Despite I made a few batches of soup for the freezer, chilli for the freezer, a few marinaded salads, edits to a proof, edits to another proof, laundry put away but little by way of writing or reading. Some days are built for physical life-running where it doesn’t matter how you feel. I wish I could will myself to a different bodily state. Finally it’s abating and I can make and make out distinct words.
I know I’ll float up again that even if I do nothing, I float, even if I feel like I’m thrashing and drowning. I know opposing the funk does nothing. Maybe focussed tasks can carry me to a new energy. Or maybe it is just busy work.
Maybe going into the sun and getting my blood pumping will do the trick but when I’m prone to overstimulation, my capacity to filter out is compromised and that can send me the wrong way to a panic attack. Which I can weather, but I’d rather not. It might equally well knock me clear of this.
My usual strategy of mental exercise is no good when I’m stuck for hours in Winnie-the-Pooh fog when simple things take large concentration and cannot get internal validation only internal criticism.
Getting myself sorted enough to have clarity to know where I am in the repeating pattern and to let go of the expectation that if I just do some magic thing right, this will never occur again. When I feel like this, I have to learn how not to jump on myself. That’s a vestigial left over from childhood. Smarten up, straighten up, toughen up, instead of listen with compassion, and give yourself love and slack enough to grow how you need to. And flow when you will.

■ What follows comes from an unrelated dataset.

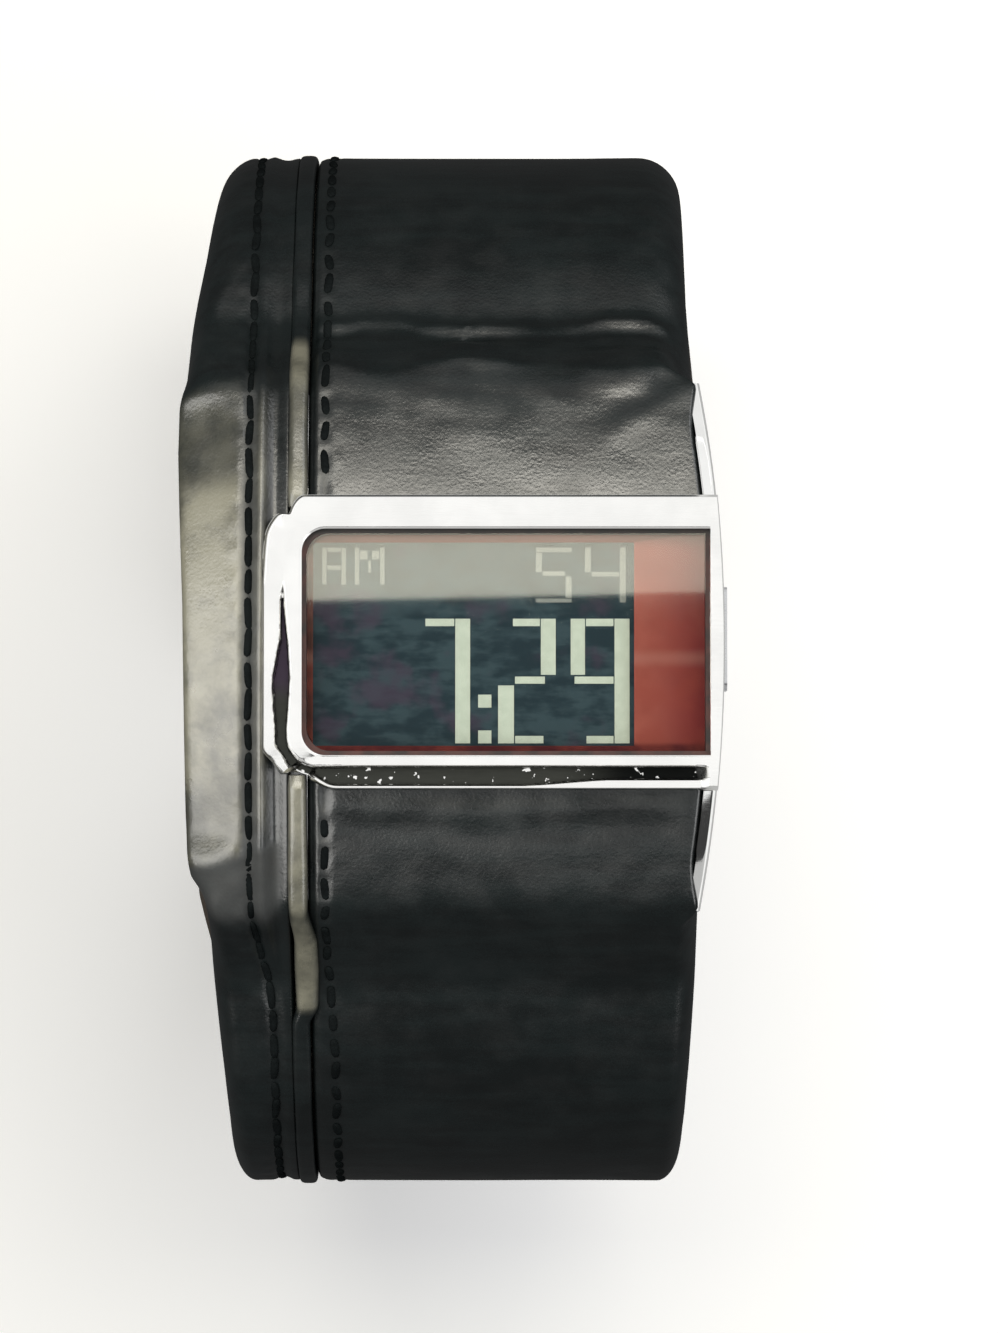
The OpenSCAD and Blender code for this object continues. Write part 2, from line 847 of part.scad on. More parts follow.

Workoholic that I am, it’s not as if I’m at risk for becoming a lazy bum. I can give myself permission for downtime, even at inconvenient times.
Storm systems of the body make a tremendous noise but because I can write it’s a sign of the relenting of rain.
you can’t judge a day by its start but when your first awareness is a crusty eye and suspect that cat slept on your head…
but at least the night before when reaching for anti-histimines in bleary hours reached the nighttimes not the daytime one like last time…
and when your first semi-conscious act is to itch your stomach, which the wired cat takes as a pounce invitation, and brings you fully awake with her fully body weight on bladder…
or when you go to use the waterpik and hit a tickly bit and laugh and spray that jet all over the bathroom…
or when you get rambunctious, heady with being able to point your arm at 12 o’clock without leaning the body for the first time in a year and a half…so lift up hubby for a swing and feel a pop in the shoulder that may mean nothing…seems to mean nothing…the small victory of not hurting your fool self…
and when you go to say “that’s rob gesturing” and for reasons known only to the arm, demonstrate “gesturing” and knock the juice box and pizza box clear flying off the sofa, but the lid was on and the pizza was gone…
and when deseeding tiny hot peppers and saying to yourself, do not lick your fingers, do not lick your fingers, donolickyorfinger until it becomes sound and then I lick my fingers…
and well, it’s just that Irish blessing, live in interesting times.
for all that, there’s a laugh track.
and among all the unexpected there are small victories like finishing a bottle of shampoo to declutter the bathroom by one bottle. one bottle = one battle.
and to have searched in 6 stores for combs and only find bulk packs of huge ones but finally secure a wee black comb to replace the one lost when travelling.
and you found that mislaid book just where you left it, used as a bookmark in another book.
and among all that, there’s the closest we come to holiness, the company of friends who are saddened at your sadness and cheer at your small yays and who share the narratives of their days.